There's something dark and dangerous in The Village, and he's here, standing right next to Six!
    Harmony, the second episode of THEPRIS6NER, and quite frankly as I sit here I can't get my mind round it any more this morning as I could last night. Why is Six always lying in the desert? But at least Two got Six to admit to who he is, Six. And we learnt a little more about Michael, that he worked for a company called Summaker, and was connected to surveillance as an observer, watching people, writing reports about people living in New York. And he once had a brother, no I don't mean that impostor in The Village. A brother who was lost at sea, drowned, well you saw that for yourself. But how Six knew where that buried tin was, well is that simply a memory?
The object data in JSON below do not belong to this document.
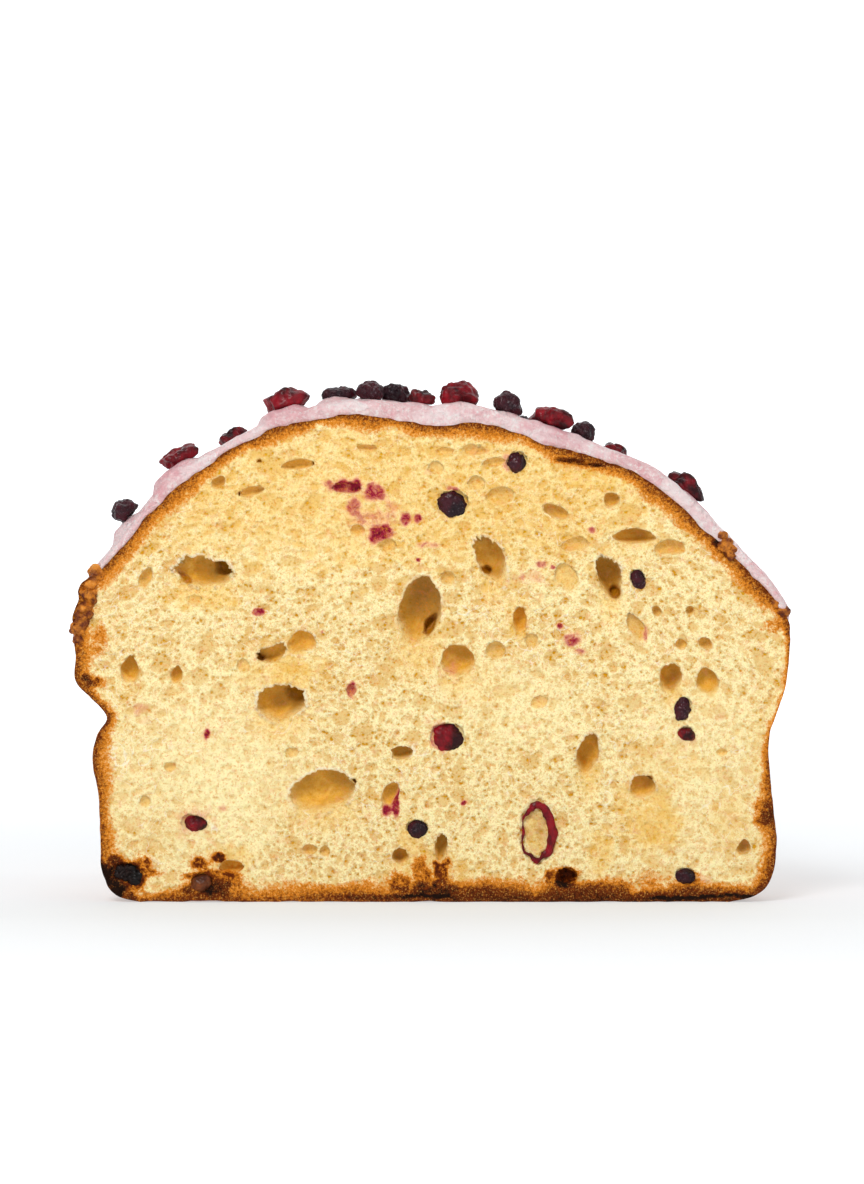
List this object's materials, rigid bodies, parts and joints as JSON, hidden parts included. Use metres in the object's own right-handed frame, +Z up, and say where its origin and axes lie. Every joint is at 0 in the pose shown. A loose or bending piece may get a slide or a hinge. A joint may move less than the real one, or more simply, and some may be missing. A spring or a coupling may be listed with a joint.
{
  "type": "colomba cake half",
  "caption": "Half of a dove-shaped festive bread, cut across the wings: open crumb at the cut, pink icing over the dome, dried fruit on the icing and in the crumb.",
  "frame": {"origin": "centre of the bottom of the bounding box, on the surface that the cake stands on", "axes": "+Z up, the cut face looks along -Y, the tail runs back along +Y, +X to the right of the cut face as seen from the front"},
  "size_m": [0.16, 0.1348, 0.1157],
  "materials": {
    "loaf": "open yeast crumb at the cut, matt; thin browned crust elsewhere",
    "icing": "set sugar icing, pale pink, satin",
    "cranberry": "dried sweetened fruit, dark red, glossy and wrinkled",
    "currant": "dried small berries, nearly black, with a pale bloom",
    "burnt": "fruit burnt black against the mould, matt",
    "raisin": "fruit baked into the crust, brown, matt"
  },
  "bodies": {
    "root": {"baked_raisin": "raisin", "burnt_currant": "burnt", "crumb_cranberry_1": "cranberry", "crumb_cranberry_2": "cranberry", "crumb_cranberry_3": "cranberry", "crumb_cranberry_4": "cranberry", "crumb_currant_1": "currant", "crumb_currant_2": "currant", "crumb_currant_3": "currant", "crumb_currant_4": "currant", "crumb_currant_5": "currant", "crumb_currant_6": "currant", "icing": "icing", "loaf": "loaf", "top_cranberry_01": "cranberry", "top_cranberry_02": "cranberry", "top_cranberry_03": "cranberry", "top_cranberry_04": "cranberry", "top_cranberry_05": "cranberry", "top_cranberry_06": "cranberry", "top_cranberry_07": "cranberry", "top_cranberry_08": "cranberry", "top_cranberry_09": "cranberry", "top_cranberry_10": "cranberry", "top_cranberry_11": "cranberry", "top_cranberry_12": "cranberry", "top_cranberry_13": "cranberry", "top_cranberry_14": "cranberry", "top_cranberry_15": "cranberry", "top_cranberry_16": "cranberry", "top_cranberry_17": "cranberry", "top_cranberry_18": "cranberry", "top_cranberry_19": "cranberry", "top_cranberry_20": "cranberry", "top_cranberry_21": "cranberry", "top_cranberry_22": "cranberry", "top_cranberry_23": "cranberry", "top_currant_01": "currant", "top_currant_02": "currant", "top_currant_03": "currant", "top_currant_04": "currant", "top_currant_05": "currant", "top_currant_06": "currant", "top_currant_07": "currant", "top_currant_08": "currant", "top_currant_09": "currant", "top_currant_10": "currant", "top_currant_11": "currant", "top_currant_12": "currant", "top_currant_13": "currant", "top_currant_14": "currant", "top_currant_15": "currant", "top_currant_16": "currant", "top_currant_17": "currant"}
  },
  "joints": []
}
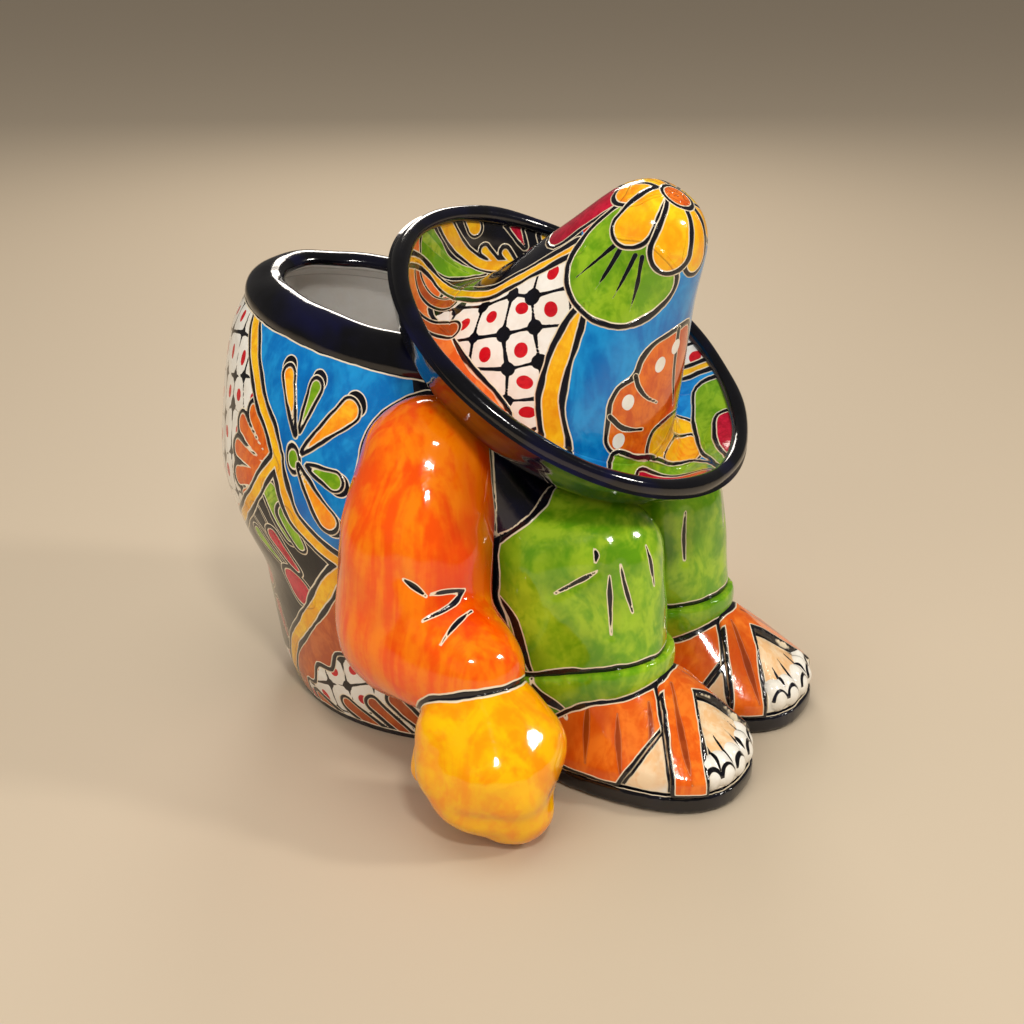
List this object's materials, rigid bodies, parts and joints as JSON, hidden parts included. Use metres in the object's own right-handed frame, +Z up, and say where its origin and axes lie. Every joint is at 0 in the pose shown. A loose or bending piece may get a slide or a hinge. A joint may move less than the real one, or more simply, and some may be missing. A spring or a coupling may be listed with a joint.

   Nice to be seeing a pair of twins in The village, 70, who tried talking things out with Six. Two doesn't believe in this sort of therapy, but then it's not important for Two to believe, just as long as Six believes! But did I say there was something dark and dangerous about Two, if I did, then I left something out, he's also twisted. I mean keeping his wife drugged like that, then sleeping with her!
    Most of what we see takes place out in the desert, looking for the ocean this week. An ocean through which the Village guardian comes along and takes 16 into the depths. A terrible way to die. But then, if the ocean was never there in the first place, when you think about it, 16's death was even worse for him than we saw on the screen.
  I think it was very clever of Two to give Six a family, through which Two hoped to see Six accept his situation through his brother, and finally settle down. It appears that Six used to work at the bus depot, as a bus driver!
  Harmony I found to be a surreal episode, with a surreal ships anchor in the desert, along with a long abandoned railway halt! It's all to do with the mind isn't it, and that takes some getting my mind round. 16 was never Six's brother, and people go on the bus tours of The Village day after day, seeing the same old thing, described in the same old way. And what about that Solar Cafe, rebuilt, as though the explosion in Arrival never took place. What's more there's something very 1950's about The Village. What with the Bubble car, and the black Bedford van. They come for you see, and in broad daylight, just like they came for Six, those men in their white suits and black Bedford van. They come for you, and take you to the clinic. I wonder what they'll do to Six?
    So surreal, with so much happening, I'll really have to watch this episode a second time before I can really get into it. Because I was determined not to give up on the series. And that was a brilliant Village guardian effect, the way it moved though the water, which really wasn't water, but sand.....poor 16!